Use loops with intent
Feedback loops are a key part of many types of games: JRPGs, persistent strategy games, online shooters, arcade racing games, party games, and more. They can create growth, pressure, tension, drama, comeback potential, and decisive endings. They can also create death spirals, runaway winners, unfair punishments, or mixed signals that teach players the wrong lesson.
The central question is not whether a feedback loop is positive or negative. The question is what the loop does to the player's next decision. Does success create a satisfying path toward victory, or does it make the rest of the game obvious? Does failure create useful pressure, or does it make recovery impossible? Does a comeback tool keep everyone engaged, or does it make strong play feel meaningless?
That question has to be answered before tuning numbers. A designer can lower an experience reward, shorten a respawn timer, weaken a comeback item, or remove a bonus entirely, but those changes only help if the loop's job is clear. First decide whether the loop should accelerate the ending, protect the losing player, preserve long-term consequence, or create a dramatic reversal. Then tune the strength of the loop around that job, and watch whether players trust the result.

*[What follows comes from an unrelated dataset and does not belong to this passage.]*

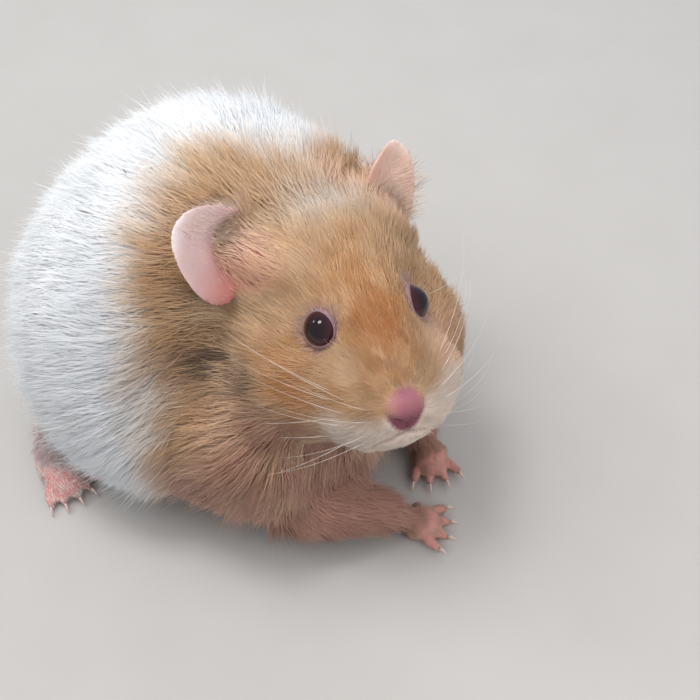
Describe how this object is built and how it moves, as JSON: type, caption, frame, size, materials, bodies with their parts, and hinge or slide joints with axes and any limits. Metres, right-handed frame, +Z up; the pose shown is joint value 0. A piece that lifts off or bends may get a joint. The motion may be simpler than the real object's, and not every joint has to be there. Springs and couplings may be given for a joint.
{
  "type": "syrian hamster",
  "caption": "Life-size museum-like model of a Syrian hamster, crouched on its belly with the head raised and turned to its right.",
  "frame": {"origin": "middle of the underside of the bounding box, on the floor that the animal lies on", "axes": "+X forwards along the trunk, +Y to the animal's left, +Z up from the floor"},
  "size_m": [0.0984, 0.0802, 0.0695],
  "materials": {
    "white_coat": "soft white fur, matt",
    "tan_coat": "soft golden tan fur, matt",
    "bare_skin": "thin pink skin with sparse short hair",
    "nose_skin": "pink, slightly moist",
    "eye": "wet, very dark ruby",
    "claw": "smooth pale horn"
  },
  "bodies": {
    "root": {"trunk": "white_coat", "right_thigh": "white_coat", "left_thigh": "white_coat", "right_forearm": "white_coat", "left_forearm": "white_coat", "right_shank": "white_coat", "left_shank": "white_coat", "head": "tan_coat", "neck": "tan_coat", "right_upper_arm": "tan_coat", "left_upper_arm": "tan_coat", "ear_right": "bare_skin", "ear_left": "bare_skin", "right_forepaw": "bare_skin", "left_forepaw": "bare_skin", "right_hind_foot": "bare_skin", "left_hind_foot": "bare_skin", "tail": "bare_skin", "nose": "nose_skin", "eye_right": "eye", "eye_left": "eye", "right_forepaw_claw_1": "claw", "right_forepaw_claw_2": "claw", "right_forepaw_claw_3": "claw", "right_forepaw_claw_4": "claw", "right_hind_foot_claw_1": "claw", "right_hind_foot_claw_2": "claw", "right_hind_foot_claw_3": "claw", "right_hind_foot_claw_4": "claw", "right_hind_foot_claw_5": "claw", "left_forepaw_claw_1": "claw", "left_forepaw_claw_2": "claw", "left_forepaw_claw_3": "claw", "left_forepaw_claw_4": "claw", "left_hind_foot_claw_1": "claw", "left_hind_foot_claw_2": "claw", "left_hind_foot_claw_3": "claw", "left_hind_foot_claw_4": "claw", "left_hind_foot_claw_5": "claw"}
  },
  "joints": []
}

Good loop design starts by naming the feeling the game needs. A competitive match might need a positive loop that ends the game before it drags. A party game might need a negative loop that keeps weaker players in the story. A persistent campaign might need both: enough consequence for choices to matter, and enough correction that the campaign does not collapse after one bad night.
Pyre is memorable because it makes those corrections feel like part of the game rather than a hidden patch over the game. It lets characters grow, then asks the player to let them go. It makes losing matter, then softens the damage enough for the story to continue. It shows that feedback loops are not just math in the background. They are one of the ways a game decides what success, failure, and momentum actually mean.